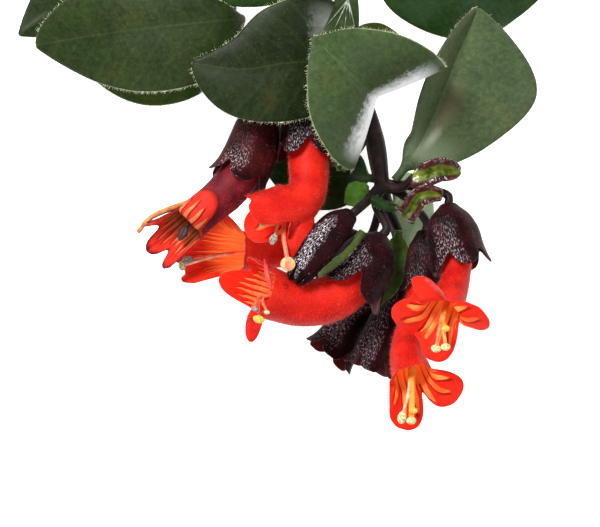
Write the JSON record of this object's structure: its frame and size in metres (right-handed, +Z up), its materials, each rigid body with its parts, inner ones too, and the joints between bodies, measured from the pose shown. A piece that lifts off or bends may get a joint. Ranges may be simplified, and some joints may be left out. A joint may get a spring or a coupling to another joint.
{
  "type": "lipstick plant shoot",
  "caption": "Cut flowering shoot with waxy folded leaves, dark velvety calyces and red two-lipped tubular flowers, lying on its back.",
  "frame": {"origin": "on the surface it lies on, under the middle of its box", "axes": "+X to the right and +Y towards the cut end as seen from above, +Z up from the surface"},
  "size_m": [0.1358, 0.1392, 0.05],
  "materials": {
    "leaf": "waxy dark green, paler underneath, fine hairs along the margin",
    "young_leaf": "soft yellow-green with dark shiny rims",
    "stem": "dark purple-brown, matte with short hairs",
    "calyx": "blackish maroon with silvery velvet hairs",
    "petal": "vivid red, finely downy, yellow-orange striped throat",
    "old_petal": "dark dull red tube with striped salmon lobes",
    "stamen": "pale cream filaments and anthers"
  },
  "bodies": {
    "root": {"stem": "stem", "leaf_front_left": "leaf", "leaf_front_folded": "leaf", "leaf_top_right": "leaf", "leaf_right": "leaf", "leaf_top_left": "leaf", "leaf_left": "leaf", "leaf_left_back": "leaf", "leaf_left_low": "leaf", "leaf_behind_cluster": "leaf", "leaf_behind_stem_low": "leaf", "leaf_behind_stem_high": "leaf", "leaf_under_cluster": "leaf", "leaf_small": "young_leaf", "bract_left": "young_leaf", "bract_long": "young_leaf", "bract_short": "young_leaf", "young_leaf_upper": "young_leaf", "young_leaf_lower": "young_leaf", "calyx_left": "calyx", "corolla_left": "old_petal", "stamens_left": "stamen", "calyx_low_left": "calyx", "corolla_low_left": "petal", "stamens_low_left": "stamen", "calyx_centre": "calyx", "corolla_centre": "petal", "stamens_centre": "stamen", "calyx_low_centre": "calyx", "corolla_low_centre": "petal", "stamens_low_centre": "stamen", "calyx_right": "calyx", "corolla_right": "petal", "stamens_right": "stamen", "calyx_low_right": "calyx", "corolla_low_right": "petal", "stamens_low_right": "stamen", "calyx_bud": "calyx", "calyx_open_left": "calyx", "calyx_open_right": "calyx"}
  },
  "joints": []
}
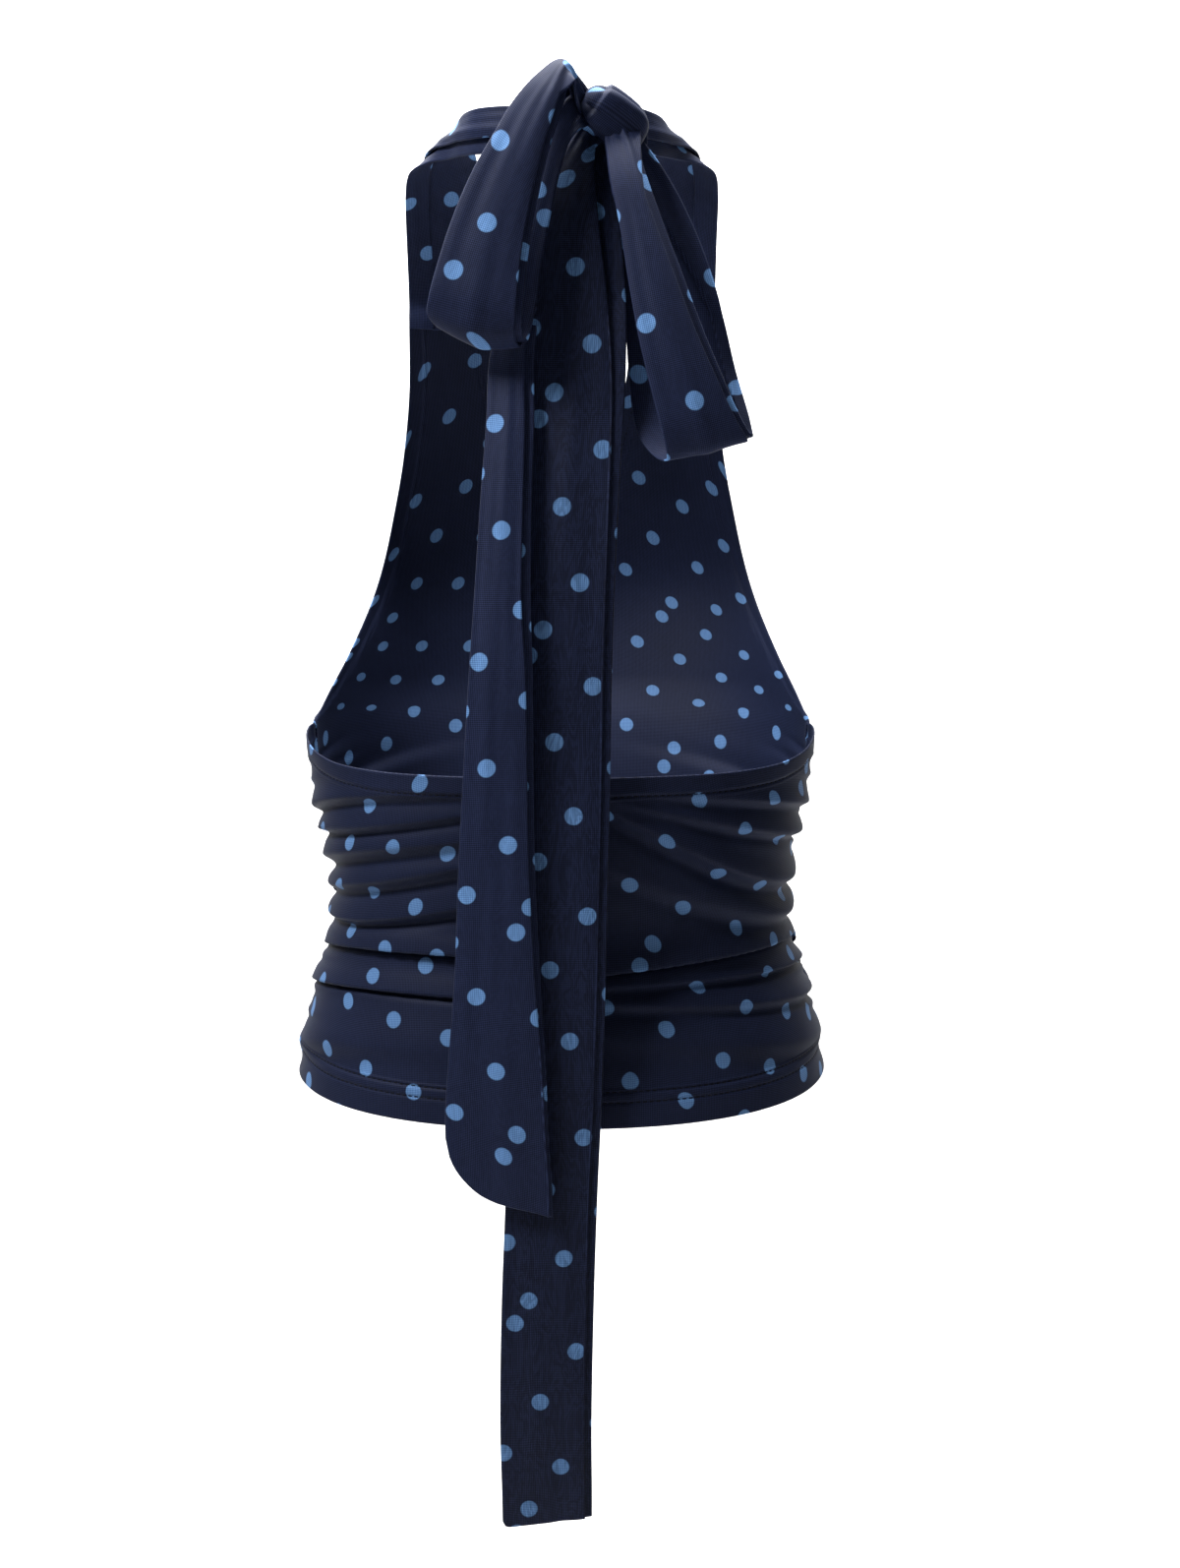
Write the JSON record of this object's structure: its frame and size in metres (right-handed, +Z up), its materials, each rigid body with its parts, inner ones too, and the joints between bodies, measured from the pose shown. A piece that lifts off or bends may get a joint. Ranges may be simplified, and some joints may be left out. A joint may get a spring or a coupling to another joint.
{
  "type": "halter neck top",
  "caption": "Low-backed halter neck top in dotted navy stretch mesh, ruched at the side seams and tied in a loose bow at the nape.",
  "frame": {"origin": "the nape: inner face of the halter tie at the centre back of the neck", "axes": "+Z up, +Y towards the wearer's back, +X towards the wearer's left"},
  "size_m": [0.2716, 0.2491, 0.6449],
  "materials": {
    "dotted_mesh": "fine navy stretch mesh with scattered mid-blue dots and a soft sheen"
  },
  "bodies": {
    "root": {"front_panel": "dotted_mesh", "back_panel": "dotted_mesh", "neck_strap_left": "dotted_mesh", "neck_strap_right": "dotted_mesh", "knot": "dotted_mesh", "loop_left": "dotted_mesh", "loop_right": "dotted_mesh", "tail_left": "dotted_mesh", "tail_right": "dotted_mesh"}
  },
  "joints": []
}
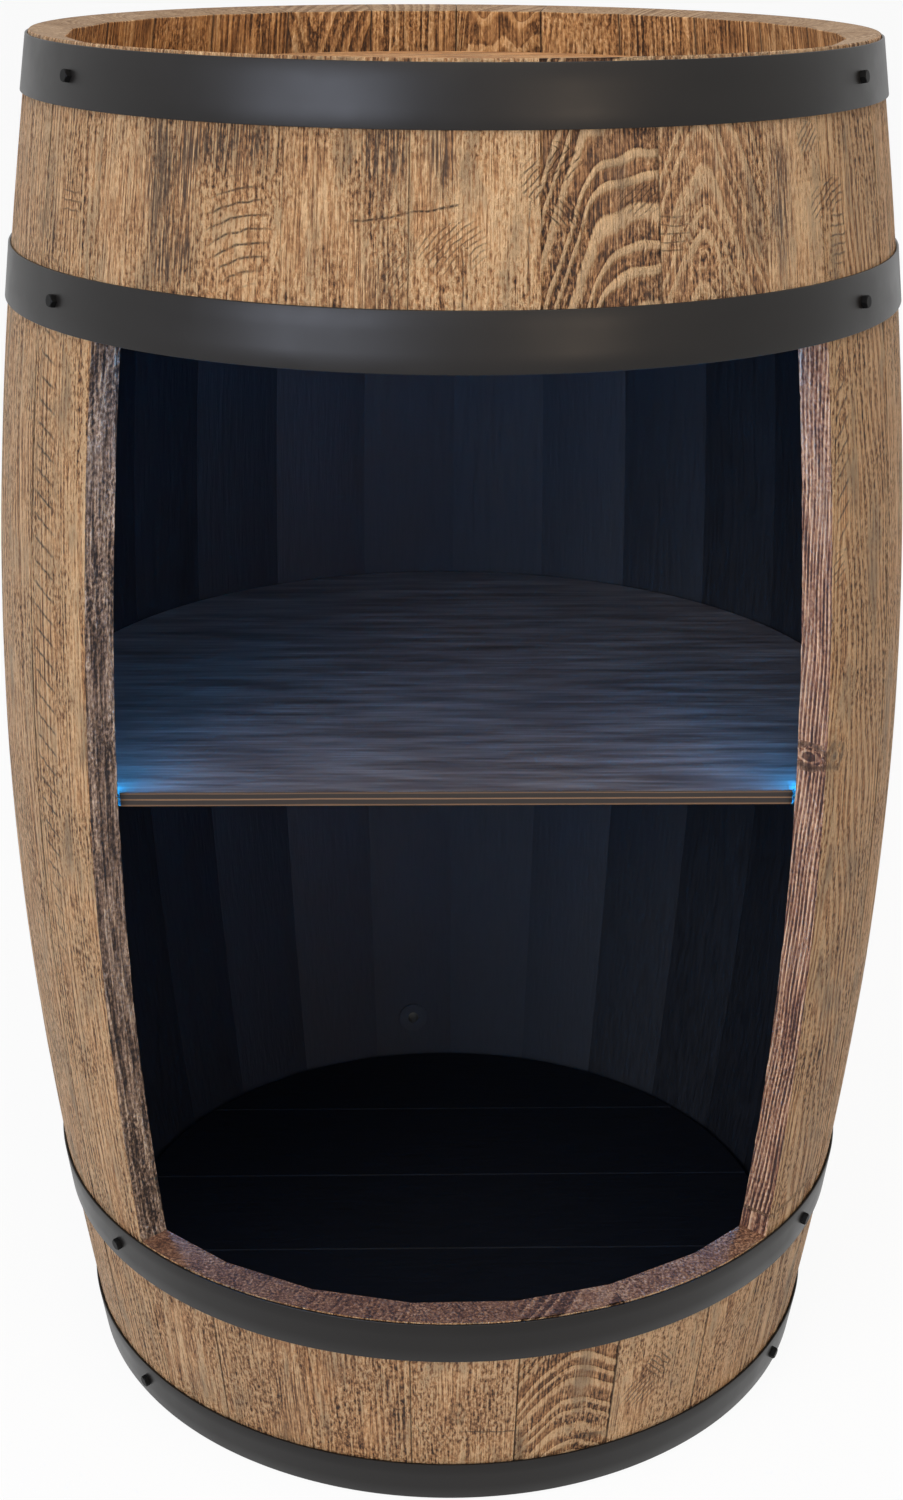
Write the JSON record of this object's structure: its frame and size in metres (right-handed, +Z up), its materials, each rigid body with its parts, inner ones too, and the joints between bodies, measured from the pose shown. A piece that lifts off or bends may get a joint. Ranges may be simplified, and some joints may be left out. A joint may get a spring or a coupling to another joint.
{
  "type": "barrel bar cabinet",
  "caption": "Upright bulging barrel of wooden staves and black steel hoops, open at the front, with a straight-fronted shelf, recessed round heads and a light strip round the opening.",
  "frame": {"origin": "on the floor, under the middle of the overall box; the barrel's axis is parallel to Z and stands 7.84 mm from it towards -Y", "axes": "+Z up along the barrel, -Y out of the open front, +X to the right of a person facing the opening"},
  "size_m": [0.5298, 0.5141, 0.8],
  "materials": {
    "stave_wood": "rough-brushed softwood with a warm brown stain outside, painted black inside the cabinet",
    "hoop_steel": "satin black powder coat on strip steel",
    "black_fasteners": "black oxide steel",
    "top_board_wood": "planed softwood with a warm brown stain",
    "floor_board_wood": "softwood painted satin black",
    "dowel_wood": "bare beech dowel",
    "shelf_plywood": "plywood stained dark brown, with its plies showing at the front edge",
    "cleat_wood": "softwood blocks painted satin black",
    "zinc_screws": "zinc-plated steel",
    "tape_polyimide": "white flexible circuit tape",
    "chip_resin": "clear resin lens over a blue light chip",
    "controller_plastic": "moulded black plastic",
    "eye_resin": "dark infrared-clear resin",
    "lead_sheath": "black PVC sheath",
    "grommet_rubber": "moulded black rubber"
  },
  "bodies": {
    "root": {"stave_01": "stave_wood", "stave_02": "stave_wood", "stave_03": "stave_wood", "stave_04": "stave_wood", "stave_05": "stave_wood", "stave_06": "stave_wood", "stave_07": "stave_wood", "stave_08": "stave_wood", "stave_09": "stave_wood", "stave_10": "stave_wood", "stave_11": "stave_wood", "stave_12": "stave_wood", "stave_13": "stave_wood", "stave_14": "stave_wood", "stave_15": "stave_wood", "stave_16": "stave_wood", "stave_17": "stave_wood", "stave_18": "stave_wood", "header_stave_1": "stave_wood", "header_stave_2": "stave_wood", "header_stave_3": "stave_wood", "header_stave_4": "stave_wood", "header_stave_5": "stave_wood", "header_stave_6": "stave_wood", "header_stave_7": "stave_wood", "apron_stave_1": "stave_wood", "apron_stave_2": "stave_wood", "apron_stave_3": "stave_wood", "apron_stave_4": "stave_wood", "apron_stave_5": "stave_wood", "apron_stave_6": "stave_wood", "apron_stave_7": "stave_wood", "hoop_bottom": "hoop_steel", "hoop_lower": "hoop_steel", "hoop_upper": "hoop_steel", "hoop_top": "hoop_steel", "hoop_screws": "black_fasteners", "hoop_rivets": "black_fasteners", "top_board_1": "top_board_wood", "top_board_2": "top_board_wood", "top_board_3": "top_board_wood", "top_board_4": "top_board_wood", "top_board_5": "top_board_wood", "floor_board_1": "floor_board_wood", "floor_board_2": "floor_board_wood", "floor_board_3": "floor_board_wood", "floor_board_4": "floor_board_wood", "floor_board_5": "floor_board_wood", "head_dowels": "dowel_wood", "shelf": "shelf_plywood", "shelf_cleat_left": "cleat_wood", "shelf_cleat_right": "cleat_wood", "shelf_cleat_back": "cleat_wood", "cleat_screws": "zinc_screws", "light_tape": "tape_polyimide", "light_chips": "chip_resin", "light_controller": "controller_plastic", "receiver_eye": "eye_resin", "light_lead": "lead_sheath", "cable_grommet": "grommet_rubber"}
  },
  "joints": []
}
#####
■ Your instructions ■
Take the data above and repeat it exactly, leaving each picture out.

■ Reply to the exercise ■
Write the JSON record of this object's structure: its frame and size in metres (right-handed, +Z up), its materials, each rigid body with its parts, inner ones too, and the joints between bodies, measured from the pose shown. A piece that lifts off or bends may get a joint. Ranges may be simplified, and some joints may be left out. A joint may get a spring or a coupling to another joint.
{
  "type": "lipstick plant shoot",
  "caption": "Cut flowering shoot with waxy folded leaves, dark velvety calyces and red two-lipped tubular flowers, lying on its back.",
  "frame": {"origin": "on the surface it lies on, under the middle of its box", "axes": "+X to the right and +Y towards the cut end as seen from above, +Z up from the surface"},
  "size_m": [0.1358, 0.1392, 0.05],
  "materials": {
    "leaf": "waxy dark green, paler underneath, fine hairs along the margin",
    "young_leaf": "soft yellow-green with dark shiny rims",
    "stem": "dark purple-brown, matte with short hairs",
    "calyx": "blackish maroon with silvery velvet hairs",
    "petal": "vivid red, finely downy, yellow-orange striped throat",
    "old_petal": "dark dull red tube with striped salmon lobes",
    "stamen": "pale cream filaments and anthers"
  },
  "bodies": {
    "root": {"stem": "stem", "leaf_front_left": "leaf", "leaf_front_folded": "leaf", "leaf_top_right": "leaf", "leaf_right": "leaf", "leaf_top_left": "leaf", "leaf_left": "leaf", "leaf_left_back": "leaf", "leaf_left_low": "leaf", "leaf_behind_cluster": "leaf", "leaf_behind_stem_low": "leaf", "leaf_behind_stem_high": "leaf", "leaf_under_cluster": "leaf", "leaf_small": "young_leaf", "bract_left": "young_leaf", "bract_long": "young_leaf", "bract_short": "young_leaf", "young_leaf_upper": "young_leaf", "young_leaf_lower": "young_leaf", "calyx_left": "calyx", "corolla_left": "old_petal", "stamens_left": "stamen", "calyx_low_left": "calyx", "corolla_low_left": "petal", "stamens_low_left": "stamen", "calyx_centre": "calyx", "corolla_centre": "petal", "stamens_centre": "stamen", "calyx_low_centre": "calyx", "corolla_low_centre": "petal", "stamens_low_centre": "stamen", "calyx_right": "calyx", "corolla_right": "petal", "stamens_right": "stamen", "calyx_low_right": "calyx", "corolla_low_right": "petal", "stamens_low_right": "stamen", "calyx_bud": "calyx", "calyx_open_left": "calyx", "calyx_open_right": "calyx"}
  },
  "joints": []
}
Write the JSON record of this object's structure: its frame and size in metres (right-handed, +Z up), its materials, each rigid body with its parts, inner ones too, and the joints between bodies, measured from the pose shown. A piece that lifts off or bends may get a joint. Ranges may be simplified, and some joints may be left out. A joint may get a spring or a coupling to another joint.
{
  "type": "halter neck top",
  "caption": "Low-backed halter neck top in dotted navy stretch mesh, ruched at the side seams and tied in a loose bow at the nape.",
  "frame": {"origin": "the nape: inner face of the halter tie at the centre back of the neck", "axes": "+Z up, +Y towards the wearer's back, +X towards the wearer's left"},
  "size_m": [0.2716, 0.2491, 0.6449],
  "materials": {
    "dotted_mesh": "fine navy stretch mesh with scattered mid-blue dots and a soft sheen"
  },
  "bodies": {
    "root": {"front_panel": "dotted_mesh", "back_panel": "dotted_mesh", "neck_strap_left": "dotted_mesh", "neck_strap_right": "dotted_mesh", "knot": "dotted_mesh", "loop_left": "dotted_mesh", "loop_right": "dotted_mesh", "tail_left": "dotted_mesh", "tail_right": "dotted_mesh"}
  },
  "joints": []
}
Write the JSON record of this object's structure: its frame and size in metres (right-handed, +Z up), its materials, each rigid body with its parts, inner ones too, and the joints between bodies, measured from the pose shown. A piece that lifts off or bends may get a joint. Ranges may be simplified, and some joints may be left out. A joint may get a spring or a coupling to another joint.
{
  "type": "barrel bar cabinet",
  "caption": "Upright bulging barrel of wooden staves and black steel hoops, open at the front, with a straight-fronted shelf, recessed round heads and a light strip round the opening.",
  "frame": {"origin": "on the floor, under the middle of the overall box; the barrel's axis is parallel to Z and stands 7.84 mm from it towards -Y", "axes": "+Z up along the barrel, -Y out of the open front, +X to the right of a person facing the opening"},
  "size_m": [0.5298, 0.5141, 0.8],
  "materials": {
    "stave_wood": "rough-brushed softwood with a warm brown stain outside, painted black inside the cabinet",
    "hoop_steel": "satin black powder coat on strip steel",
    "black_fasteners": "black oxide steel",
    "top_board_wood": "planed softwood with a warm brown stain",
    "floor_board_wood": "softwood painted satin black",
    "dowel_wood": "bare beech dowel",
    "shelf_plywood": "plywood stained dark brown, with its plies showing at the front edge",
    "cleat_wood": "softwood blocks painted satin black",
    "zinc_screws": "zinc-plated steel",
    "tape_polyimide": "white flexible circuit tape",
    "chip_resin": "clear resin lens over a blue light chip",
    "controller_plastic": "moulded black plastic",
    "eye_resin": "dark infrared-clear resin",
    "lead_sheath": "black PVC sheath",
    "grommet_rubber": "moulded black rubber"
  },
  "bodies": {
    "root": {"stave_01": "stave_wood", "stave_02": "stave_wood", "stave_03": "stave_wood", "stave_04": "stave_wood", "stave_05": "stave_wood", "stave_06": "stave_wood", "stave_07": "stave_wood", "stave_08": "stave_wood", "stave_09": "stave_wood", "stave_10": "stave_wood", "stave_11": "stave_wood", "stave_12": "stave_wood", "stave_13": "stave_wood", "stave_14": "stave_wood", "stave_15": "stave_wood", "stave_16": "stave_wood", "stave_17": "stave_wood", "stave_18": "stave_wood", "header_stave_1": "stave_wood", "header_stave_2": "stave_wood", "header_stave_3": "stave_wood", "header_stave_4": "stave_wood", "header_stave_5": "stave_wood", "header_stave_6": "stave_wood", "header_stave_7": "stave_wood", "apron_stave_1": "stave_wood", "apron_stave_2": "stave_wood", "apron_stave_3": "stave_wood", "apron_stave_4": "stave_wood", "apron_stave_5": "stave_wood", "apron_stave_6": "stave_wood", "apron_stave_7": "stave_wood", "hoop_bottom": "hoop_steel", "hoop_lower": "hoop_steel", "hoop_upper": "hoop_steel", "hoop_top": "hoop_steel", "hoop_screws": "black_fasteners", "hoop_rivets": "black_fasteners", "top_board_1": "top_board_wood", "top_board_2": "top_board_wood", "top_board_3": "top_board_wood", "top_board_4": "top_board_wood", "top_board_5": "top_board_wood", "floor_board_1": "floor_board_wood", "floor_board_2": "floor_board_wood", "floor_board_3": "floor_board_wood", "floor_board_4": "floor_board_wood", "floor_board_5": "floor_board_wood", "head_dowels": "dowel_wood", "shelf": "shelf_plywood", "shelf_cleat_left": "cleat_wood", "shelf_cleat_right": "cleat_wood", "shelf_cleat_back": "cleat_wood", "cleat_screws": "zinc_screws", "light_tape": "tape_polyimide", "light_chips": "chip_resin", "light_controller": "controller_plastic", "receiver_eye": "eye_resin", "light_lead": "lead_sheath", "cable_grommet": "grommet_rubber"}
  },
  "joints": []
}